November 22, 2011



Alumna leaves estate to K-State

By Communications and Marketing

Lolafaye Coyne, who still proudly sports the purple, may not have been your ordinary student — but her support for K-State has been extraordinary.

Lolafaye Coyne considered herself to be a nontraditional student when she came to K-State to pursue her doctorate in statistics in her early 40s — after all, it was the late 1960s. These days, it might not be so uncommon to see students that age on a college campus sporting a backpack and a Blackberry rather than a blazer and a briefcase.

But it was the kindness of the faculty and students at K-State that made her feel at home and appreciative of the welcoming atmosphere of Manhattan, Kan. She graduated with her doctorate in 1972 and went on to a higher-level job and a career working in research and statistics for the Menninger Clinic. Today, Coyne lives in Topeka, Kan., and although she's far removed from her days as a student, she recalls them fondly, so much so that she's gifting the bulk of her estate to the university.

Many of Coyne's prized possessions — among them books, art and musical instruments — will have a home on campus at the K-State Libraries, department of music and the Beach Museum. And through a deferred gift, she'll establish a scholarship for graduate students in statistics as well as support the College of Veterinary Medicine.

Recently Coyne shared reflections on her experience as a student, the impact the university has had on her life and why she cares about so many programs at K-State.


What was it like to be a graduate student at K-State?
I wasn't originally enrolled at K-State, actually. At the school where I started my doctoral program, my professor didn't think it was appropriate for someone my age to be in class — the professor thought a person should continue graduate education right after undergraduate.

So I came to K-State, and the faculty made it clear they were delighted to have me in the program. The students didn't act like I was any different. We had coffee together in the K-State Student Union every morning. They accepted me and were very wonderful. I learned a lot in my classes, which prepared me for a more responsible job right after I finished. I owe it to K-State.

Can you tell us about your interests on campus?
I wanted to support the department of statistics because of the great experience I had as a student. And I thought the Beach Museum would be a perfect fit for my art collection. A representative from the library determined that I've got somewhere between 1,600 and 1,800 books, all of which are going to K-State.

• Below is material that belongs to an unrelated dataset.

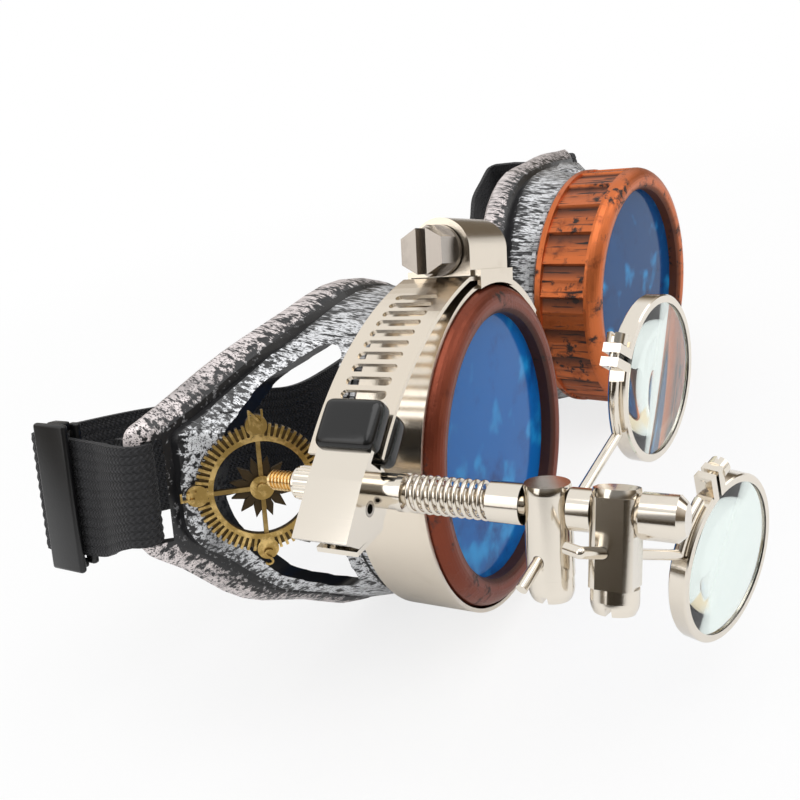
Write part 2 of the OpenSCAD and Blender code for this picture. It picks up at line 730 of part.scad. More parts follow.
// Domed slotted screw under a post, pressing on the arm
module block_screw(y, tilt) {
    head_r = 3;
    tip = arm_drop + wire_r + 0.5;
    color("silver") post_frame(y, tilt) translate([0, 0, -post_low - 0.05]) difference() {
        union() {
            mirror([0, 0, 1]) cylinder(r = head_r, h = screw_head - 1.4, $fn = fine);
            translate([0, 0, 1.4 - screw_head]) intersection() {
                sphere(r = head_r, $fn = fine);
                translate([-5, -5, -1.6]) cube([10, 10, 2]);
            }
            cylinder(r = 1, h = post_low + 0.05 - tip, $fn = fine);
        }
        translate([-5, -0.4, -screw_head - 1]) cube([10, 0.8, 1.9]);
    }
}

// Wire arm: stub, straight run and a quarter turn round the rim to its closing block
module arm(y, tilt, aim, reach, hook) {
    wrap_r = loupe_r + rim_wall + wire_r + 0.02;
    stub = 8;
    color("silver") arm_frame(y, tilt, aim) union() {
        translate([-stub, 0, 0]) rotate([0, 90, 0])
            cylinder(r = wire_r, h = stub + reach - wrap_r + 0.2, $fn = fine);
        if (hook > 0) {
            translate([-stub, 0, 0]) sphere(r = wire_r, $fn = fine);
            translate([-stub, 0, 0]) rotate([-90, 0, 0]) cylinder(r = wire_r, h = hook, $fn = fine);
        }
        translate([reach, 0, 0]) rotate([90, 0, 0]) rotate([0, 0, 180 - arm_wrap])
            rotate_extrude(angle = arm_wrap, $fn = smooth) translate([wrap_r, 0]) circle(r = wire_r, $fn = 32);
    }
}

// Frame on a lens centre, turned so that -X points to the rim's closing block
module lens_frame(y, tilt, aim, reach) {
    arm_frame(y, tilt, aim) translate([reach, 0, 0]) children();
}

// Split rim: thin channel round the glass with two small ears
module rim(y, tilt, aim, reach) {
    ear_w = 1.3;
    ear_gap = 0.7;
    ear_h = 3.4;
    lip = 0.5;
    color("silver") lens_frame(y, tilt, aim, reach) difference() {
        union() {
            difference() {
                revolved() polygon([[loupe_r - lip, -rim_half], [loupe_r + rim_wall - 0.2, -rim_half],
                    [loupe_r + rim_wall, -rim_half + 0.2], [loupe_r + rim_wall, rim_half - 0.2],
                    [loupe_r + rim_wall - 0.2, rim_half], [loupe_r - lip, rim_half],
                    [loupe_r - lip, rim_half - 0.35], [loupe_r + 0.02, rim_half - 0.35],
                    [loupe_r + 0.02, 0.35 - rim_half], [loupe_r - lip, 0.35 - rim_half]]);
                rotate([0, arm_wrap + 14, 0]) translate([-loupe_r - 2, -3, -ear_gap / 2]) cube([4, 6, ear_gap]);
            }
            rotate([0, arm_wrap + 14, 0]) for (s = [-1, 1])
                translate([-loupe_r - rim_wall - ear_h + 0.3, -rim_half, s > 0 ? ear_gap / 2 : -ear_gap / 2 - ear_w])
                    cube([ear_h, 2 * rim_half, ear_w]);
        }
        rotate([0, arm_wrap + 14, 0]) translate([-loupe_r - rim_wall - 1.9, 0, -4])
            cylinder(r = 0.7, h = 8, $fn = fine);
    }
}

module rim_screw(y, tilt, aim, reach) {
    color("silver") lens_frame(y, tilt, aim, reach) rotate([0, arm_wrap + 14, 0])
        translate([-loupe_r - rim_wall - 1.9, 0, -1.7]) difference() {
            union() {
                cylinder(r = 0.7, h = 3.4, $fn = fine);
                translate([0, 0, 3.37]) cylinder(r = 1.5, h = 1.5, $fn = fine);
            }
            translate([-2, -0.25, 4.2]) cube([4, 0.5, 1]);
        }
}

// Thick magnifying lens, curved on both faces
module loupe_lens(y, tilt, aim, reach) {
    edge = rim_half - 0.37;
    crown = 1.1;
    bend = (pow(loupe_r - 0.5, 2) + pow(crown, 2)) / (2 * crown);
    swing = asin((loupe_r - 0.5) / bend);
    color("lightcyan") lens_frame(y, tilt, aim, reach) revolved() polygon(concat(
        arc(0, bend - edge - crown, bend, -90, -90 + swing, 8), [[loupe_r, -edge], [loupe_r, edge]],
        arc(0, edge + crown - bend, bend, 90 - swing, 90, 8)));
}

// Middle line of the strap in the lug's frame: out through the hole, round the lug's end, back to the fold
// and along behind the cup
bar_at = [rim_t / 2 - 0.1 - lug_reach + hole_near / 2 * cos(wall_slope), lug_deep - hole_near / 2 * sin(wall_slope)];
bar_off = hole_near / 2 + strap_t / 2 + 0.6;
strap_turn = concat([[bar_at.x + bar_off, bar_at.y + 6, hole_z]],
    [for (a = [0:-45:-180]) [bar_at.x + bar_off * cos(a), bar_at.y + bar_off * sin(a), hole_z]],
    [[-52, 42.8, 1.5], [-50.8, 46, 0.8], [-49.6, 49.2, 0], [-49.4, 57, 0], [-49.2, 61.5, 0], [-49, 63.8, 0],
    [-47.6, 65, 0], [-45.6, 64.9, 0], [-40, 63.8, 0], [-30, 61.6, 0], [-18, 56, 0], [-6, 51, 0], [8, 47.6, 0]]);
slider_at = 9;

function lug_to_world(p) =
    let (x = p.x * cos(lug_lift) + p.z * sin(lug_lift), z = -p.x * sin(lug_lift) + p.z * cos(lug_lift))
        [x * cos(toe_in) - p.y * sin(toe_in) - eye_gap / 2, x * sin(toe_in) + p.y * cos(toe_in), z];

// One cross-section of a band: middle p, direction t along it, edge direction up
function band_ring(p, t, up, w, h) =
    let (n0 = cross(t, up), n = n0 / norm(n0)) [p + up * w / 2 + n * h / 2, p - up * w / 2 + n * h / 2,
        p - up * w / 2 - n * h / 2, p + up * w / 2 - n * h / 2];

// Elastic strap from one lug round behind both cups to the other
module strap() {
    up = lug_to_world([0, 0, 1]) - lug_to_world([0, 0, 0]);
    half = [for (p = strap_turn) lug_to_world(p)];
    last = len(half) - 1;
    path = concat(half, [[0, half[last].y - 0.6, half[last].z - 1]],
        [for (i = [last:-1:0]) [-half[i].x, half[i].y, half[i].z]]);
    ups = [for (i = [0:2 * last + 2]) i <= last ? up : i == last + 1 ? [0, 0, 1] : [-up.x, up.y, up.z]];
    share = [for (i = [0:last]) i < 6 ? strap_pinch : min(1, strap_pinch + (1 - strap_pinch) * (i - 5) / 4)];
    rings = [for (i = [0:2 * last + 2])
        let (d = path[min(i + 1, 2 * last + 2)] - path[max(i - 1, 0)], k = min(i, last, 2 * last + 2 - i))
            for (q = band_ring(path[i], d / norm(d), ups[i], strap_w * share[k], strap_t)) q];
    color("black") polyhedron(rings, tube_faces(2 * last + 3, 4, true), convexity = 8);
}

// Slider: a broad rounded plate outside the elastic, two rails and two narrow bars behind it
module strap_slider() {
    long = 7.6;
    tall = strap_w + 5;
    gap = strap_t + 0.6;
    bar_t = 1.3;
    corner_r = 2;
    rail_t = 1.6;
    run = strap_turn[slider_at + 1] - strap_turn[slider_at - 1];
    color("black") right_eye() lug_frame() translate(strap_turn[slider_at])
        rotate([0, 0, atan2(run.y, run.x)]) union() {
            plate(gap / 2, gap / 2 + bar_t) union() {
                square([long - 2 * corner_r, tall], center = true);
                square([long, tall - 2 * corner_r], center = true);
                for (x = [-1, 1], z = [-1, 1]) translate([x * (long / 2 - corner_r), z * (tall / 2 - corner_r)])
                    circle(r = corner_r, $fn = fine);
            }
            for (s = [-1, 1]) {
                translate([corner_r - long / 2, -gap / 2, s > 0 ? tall / 2 - rail_t : -tall / 2])
                    cube([long - 2 * corner_r, gap + 0.1, rail_t]);
                translate([s * (long / 2 - 2) - 1, -gap / 2 - bar_t, -tall / 2 + 0.4]) cube([2, bar_t, tall - 0.8]);
            }
        }
}

function eye_to_world(x, y) = [x * cos(toe_in) - y * sin(toe_in) - eye_gap / 2, x * sin(toe_in) + y * cos(toe_in)];

// Soft strip between the cups, lying on the front of their nose tabs
module nose_bridge() {
    y = tab_y - bridge_t / 2 - 0.05;
    a = eye_to_world(wall_r + 2.6, y);
    b = eye_to_world(tab_reach, y);
    color("dimgray") difference() {
        translate([0, 0, -bridge_w / 2]) linear_extrude(bridge_w)
            strip([a, b, [-b.x, b.y], [-a.x, a.y]], bridge_t);
        for (side = [0, 1]) mirror([side, 0, 0]) right_eye() translate([stud_x, 0, 0])
            bar_y(stud_r, tab_y - bridge_t - 3, tab_y + 1);
    }
}

// Rivet through the strip and the cup's nose tab
module stud() {
    head_r = 2.6;
    head_t = 0.9;
    front = tab_y - bridge_t - 0.1;
    back = tab_y + tab_t + 0.05;
    color("silver") translate([stud_x, 0, 0]) union() {
        bar_y(stud_r, front - 0.1, back + 0.1);
        bar_y(head_r, front - head_t, front);
        bar_y(head_r, back, back + head_t);
    }
}

right_eye() cup();  // right_cup
left_eye() cup();  // left_cup
right_eye() ring();  // right_ring
left_eye() ring();  // left_ring
right_eye() eye_lens();  // right_lens
left_eye() eye_lens();  // left_lens
right_eye() eye_gasket();  // right_gasket
left_eye() eye_gasket();  // left_gasket
right_eye() clamp_band();
right_eye() clamp_housing();
right_eye() worm_screw();
right_eye() clip_outer_lever();
right_eye() clip_inner_lever();
right_eye() clip_pin();
right_eye() clip_spring();
right_eye() jaw_sleeve(outer_jaw_z);  // outer_jaw_sleeve
right_eye() jaw_sleeve(inner_jaw_z);  // inner_jaw_sleeve
right_eye() loupe_rod();
right_eye() knurled_nut();
right_eye() rod_sleeve(collar_front, collar_back, rod_sleeve_r - 0.2, 0.2);  // rod_collar
right_eye() rod_spring();
right_eye() rod_sleeve(rear_block_y + rear_block_half + 0.05, spring_front, rod_sleeve_r, 0);  // rear_sleeve
right_eye() rod_sleeve(front_sleeve_front, front_sleeve_back, rod_sleeve_r, 0);  // front_sleeve
right_eye() end_cap();
right_eye() block(rear_block_y, rear_tilt, rear_aim, rear_block_half, false);  // rear_block
right_eye() block(front_block_y, front_tilt, front_aim, front_block_half, true);  // front_block
right_eye() block_screw(rear_block_y, rear_tilt);  // rear_block_screw
right_eye() block_screw(front_block_y, front_tilt);  // front_block_screw
right_eye() arm(rear_block_y, rear_tilt, rear_aim, rear_reach, 0);  // rear_arm
right_eye() arm(front_block_y, front_tilt, front_aim, front_reach, 2);  // front_arm
right_eye() rim(rear_block_y, rear_tilt, rear_aim, rear_reach);  // rear_rim
right_eye() rim(front_block_y, front_tilt, front_aim, front_reach);  // front_rim
right_eye() loupe_lens(rear_block_y, rear_tilt, rear_aim, rear_reach);  // rear_loupe_lens
right_eye() loupe_lens(front_block_y, front_tilt, front_aim, front_reach);  // front_loupe_lens
right_eye() rim_screw(rear_block_y, rear_tilt, rear_aim, rear_reach);  // rear_rim_screw
right_eye() rim_screw(front_block_y, front_tilt, front_aim, front_reach);  // front_rim_screw
right_eye() compass();
strap();
strap_slider();
nose_bridge();
right_eye() stud();  // right_stud
left_eye() stud();  // left_stud
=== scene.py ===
import math

import bpy
from mathutils import Euler, Matrix, Quaternion, Vector


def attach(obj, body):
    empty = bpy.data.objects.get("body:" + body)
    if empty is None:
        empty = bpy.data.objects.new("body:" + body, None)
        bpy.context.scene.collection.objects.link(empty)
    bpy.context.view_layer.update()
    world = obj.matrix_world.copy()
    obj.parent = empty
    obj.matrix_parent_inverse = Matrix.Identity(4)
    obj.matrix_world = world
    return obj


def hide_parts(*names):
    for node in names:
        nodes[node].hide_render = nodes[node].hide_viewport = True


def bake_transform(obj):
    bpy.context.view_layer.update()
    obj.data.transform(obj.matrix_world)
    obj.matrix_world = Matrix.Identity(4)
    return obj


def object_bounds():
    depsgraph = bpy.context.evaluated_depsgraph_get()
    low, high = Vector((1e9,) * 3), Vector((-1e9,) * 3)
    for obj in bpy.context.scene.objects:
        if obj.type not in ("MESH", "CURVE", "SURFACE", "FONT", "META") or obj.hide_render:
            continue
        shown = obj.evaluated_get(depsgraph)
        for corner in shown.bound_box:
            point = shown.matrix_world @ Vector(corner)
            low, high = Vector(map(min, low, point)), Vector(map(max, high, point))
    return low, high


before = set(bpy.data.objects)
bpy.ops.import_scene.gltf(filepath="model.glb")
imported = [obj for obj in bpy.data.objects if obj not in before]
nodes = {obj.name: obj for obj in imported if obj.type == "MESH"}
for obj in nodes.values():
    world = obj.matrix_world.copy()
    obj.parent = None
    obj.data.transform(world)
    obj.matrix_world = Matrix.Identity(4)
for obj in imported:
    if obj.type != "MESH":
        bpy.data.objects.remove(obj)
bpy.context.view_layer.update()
mm = 0.001
print("frame loaded:", len(nodes), "nodes")

layout = {
    "eyeGap": 80, "toeIn": 4, "lugLift": 16,  # mm, degrees and degrees, as in the part's source
    "cupDepth": 32.2, "rimSlant": 8.8, "wallR": 28.3, "wallY": 15.8, "roundR": 36.0, "bandR": 29.5,
    "clipUp": 36.87, "tailR": 58, "tailTop": 31.8, "jawMid": 6.41, "rodBelow": 2.385,
}


def turned(x, y, z):
    return Euler([math.radians(a) for a in (x, y, z)]).to_matrix().to_4x4()


def eyeMatrix(side=-1):
    place = Matrix.Translation((-layout["eyeGap"] / 2 * mm, 0, 0)) @ turned(0, 0, layout["toeIn"])
    return place if side < 0 else Matrix.Scale(-1, 4, (1, 0, 0)) @ place


def rodPlace():
    up = math.radians(layout["clipUp"])
    along, below, bend = layout["jawMid"], layout["rodBelow"], layout["tailR"]
    x = -bend * math.sin(up) - along * math.cos(up) + below * math.sin(up)
    z = layout["tailTop"] - bend + bend * math.cos(up) - along * math.sin(up) - below * math.cos(up)
    return x, z


rodX, rodZ = rodPlace()
eye = eyeMatrix()
lugFrame = eye @ turned(0, layout["lugLift"], 0)
rodFrame = eye @ Matrix.Translation((rodX * mm, 0, rodZ * mm))
clipFrame = rodFrame @ turned(0, -layout["clipUp"], 0)


# Small helpers for modelling
def selectOnly(obj):
    if bpy.context.object and bpy.context.object.mode != "OBJECT":
        bpy.ops.object.mode_set(mode="OBJECT")
    bpy.ops.object.select_all(action="DESELECT")
    obj.select_set(True)
    bpy.context.view_layer.objects.active = obj


def applyModifiers(obj):
    selectOnly(obj)
    for m in list(obj.modifiers):
        bpy.ops.object.modifier_apply(modifier=m.name)


def addModifier(obj, name, kind, **values):
    m = obj.modifiers.new(name, kind)
    for key, value in values.items():
        setattr(m, key, value)
    return m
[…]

I played clarinet in the Topeka Symphony for 55 years, 1945-2000, and I thought the department of music would have use for all of my instruments, music and other equipment. In 2009, the department invited me to attend a concert where students played my instruments and they honored me from the podium. It was one of the best nights of my life.

When I was a student at K-State, one of my dogs became ill. The veterinarian I took her to said he couldn't help. I then took her to the veterinary school on campus; they operated on her and saved her life. Years later, a young surgeon in the college saved another dog of mine. They weren't able to save the last dog I took to them, but they handled it all so wonderfully. The staff sent me a sympathy card and a lovely framing of her paw print.

Do you have any additional reflections on the experience?
Every person I've worked with — from the foundation and from campus — has been so nice and appreciative, and they made things very easy for me. I'm very grateful to K-State — it made a difference in my life. Working and simultaneously being in a doctoral program is a lot of work, but at K-State, it was also a lot of fun. Everything about my experience with K-State has been absolutely delightful.